The problem of unbound electrons in computational models of FeVco thus appears primarily to be a question of insufficient solvent bulk electrostatic effects. Fortunately, insufficient account of this bulk effect has little consequence for the quality of the cofactor geometry (Table ) or the spin-density distribution (see the Mulliken spin populations in Table S26). Clearly, however, a proper account of solvent bulk electrostatics needs to be carefully considered in future calculations of the redox properties of these cofactors.

Conclusion

We have performed, to our knowledge, the first extensive computational study on the resting state FeVco of V-nitrogenase from A. vinelandii using a QM/MM model starting from the 1.35-Å-resolution X-ray structure (PDB 5N6Y). We systematically explored 35 different broken-symmetry solutions for all plausible oxidation states of FeVco, using either nitrate or carbonate as a possible 4-atom bridging ligand, and found that the BS7-235 solution (with Fe atoms labeled 2, 3, and 5 being spin-down) is energetically favored in all cases. Through a careful comparison of the QM/MM-optimized structures to the X-ray structure by analysis of the Fe–Fe and V–Fe distances, we find that only the [VFe7S8C(CO3)]2– model is in good agreement with the X-ray structure. Analysis of the electronic structure of [VFe7S8C(CO3)]2– via the localized orbitals reveals a reduced VFe3 subcubane compared to the MoFe3 subcubane in FeMoco. This is in good agreement with a previous Fe K-edge XAS study of MoFe and VFe proteins[50] and, interestingly, suggests that the Fe electronic structure of the resting state FeVco is analogous to the E1 state of FeMoco, recently characterized by a joint Fe/Mo EXAFS and QM/MM study.[93] The additional electron in the VFe3 subcubane is localized on Fe5, making it locally ferrous, in contrast to the ferric Fe5 in the analogous computational model of FeMoco (as interpreted from the BS7-235 solution). The oxidation state of V is found to be V(III), in agreement with experimental V K-edge XAS studies,[41] and the V(III) ion is found to have less bonding interactions with Fe ions than Mo(III) in FeMoco.
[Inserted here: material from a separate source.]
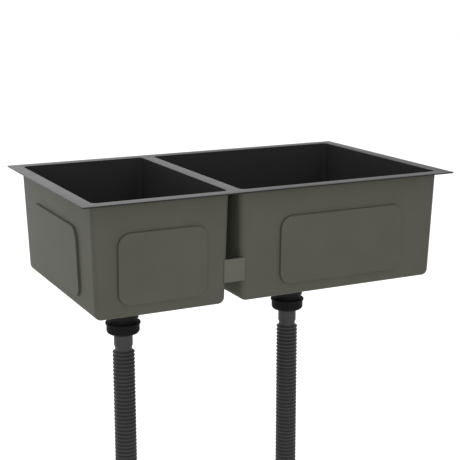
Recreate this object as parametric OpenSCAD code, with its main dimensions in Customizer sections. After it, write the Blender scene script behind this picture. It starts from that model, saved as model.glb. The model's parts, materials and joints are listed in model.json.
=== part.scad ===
// Double bowl kitchen sink that hangs in a worktop by its thin flat rim.
// A small and a large drafted bowl are welded under one rim plate. Glued pads and a sprayed
// coat deaden their outsides, and a strap ties their front corners. Each bowl has a basket
// strainer in its floor, and a ribbed hose with a pipe connector hangs from it.
// The origin is the middle of the rim's underside, the face that lies on the worktop.

/* [Rim] */
// Overall width of the rim, left to right
sink_w = 780; // [680:1:1100]
// Overall depth of the rim, front to back
sink_d = 480; // [420:1:600]
// Width of the rim around the openings
rim_border = 26; // [22:0.5:50]
// Width of the bridge between the openings
bridge_w = 27; // [20:0.5:60]
// Thickness of the rim plate
rim_t = 2.5; // [1:0.1:4]
// Radius of the rim's outer corners
rim_corner_r = 2; // [1:0.5:20]

/* [Bowls] */
// Width of the small opening
small_w = 263; // [230:1:330]
// Height from the top of the rim to the floor
bowl_depth = 215; // [190:1:250]
// Thickness of the bowl steel
steel_t = 1.2; // [0.8:0.1:2]
// Inside radius of the upright corners
corner_r = 10; // [9:0.5:24]
// Inside radius between walls and floor
floor_r = 9.5; // [4:0.5:14]
// Lean of the walls from upright, in degrees
draft = 1.7; // [0.5:0.1:3]
// Fall of the floor from its edges to the drain
floor_fall = 3; // [1:0.5:5]

/* [Coat and pads] */
// Thickness of the sprayed coat
coat_t = 1.8; // [1:0.1:3]
// Thickness of the glued pads
pad_t = 5; // [2:0.5:7]
// Corner radius of the raised fields over the pads
field_r = 25; // [10:1:40]
// Width of the slope around a raised field
field_slope = 1.4; // [0.5:0.1:3]
// Height from the top of the rim to a raised field
field_drop = 58; // [40:0.5:80]
// Height from the underside to a raised field
field_rise = 24.5; // [20:0.5:45]
// Margin beside the field on the small bowl's front and back
small_margin = 46.5; // [40:0.5:80]
// Margin beside the field on the large bowl's front and back
large_margin = 84.5; // [50:0.5:120]
// Margin beside the field on both outer sides
side_margin = 85; // [50:0.5:130]

/* [Strap] */
// Height from the top of the rim to the strap
strap_drop = 130.5; // [90:0.5:160]
// Height of the strap
strap_h = 45; // [20:0.5:60]
// Thickness of the strap
strap_t = 1.2; // [0.8:0.1:2]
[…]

These electronic structure differences between FeVco and FeMoco are proposed as a likely reason for the experimentally observed differences in the reactivity and catalytic activity.

Finally, we discussed the stability of the electronic structure of the FeVco model with respect to unbound electrons. It is found that the more reduced FeVco model (compared to FeMoco) is highly sensitive to solvent bulk electrostatic effects and that a large number of explicit solvent molecules are required to stabilize the highest electron energy levels of the cofactor.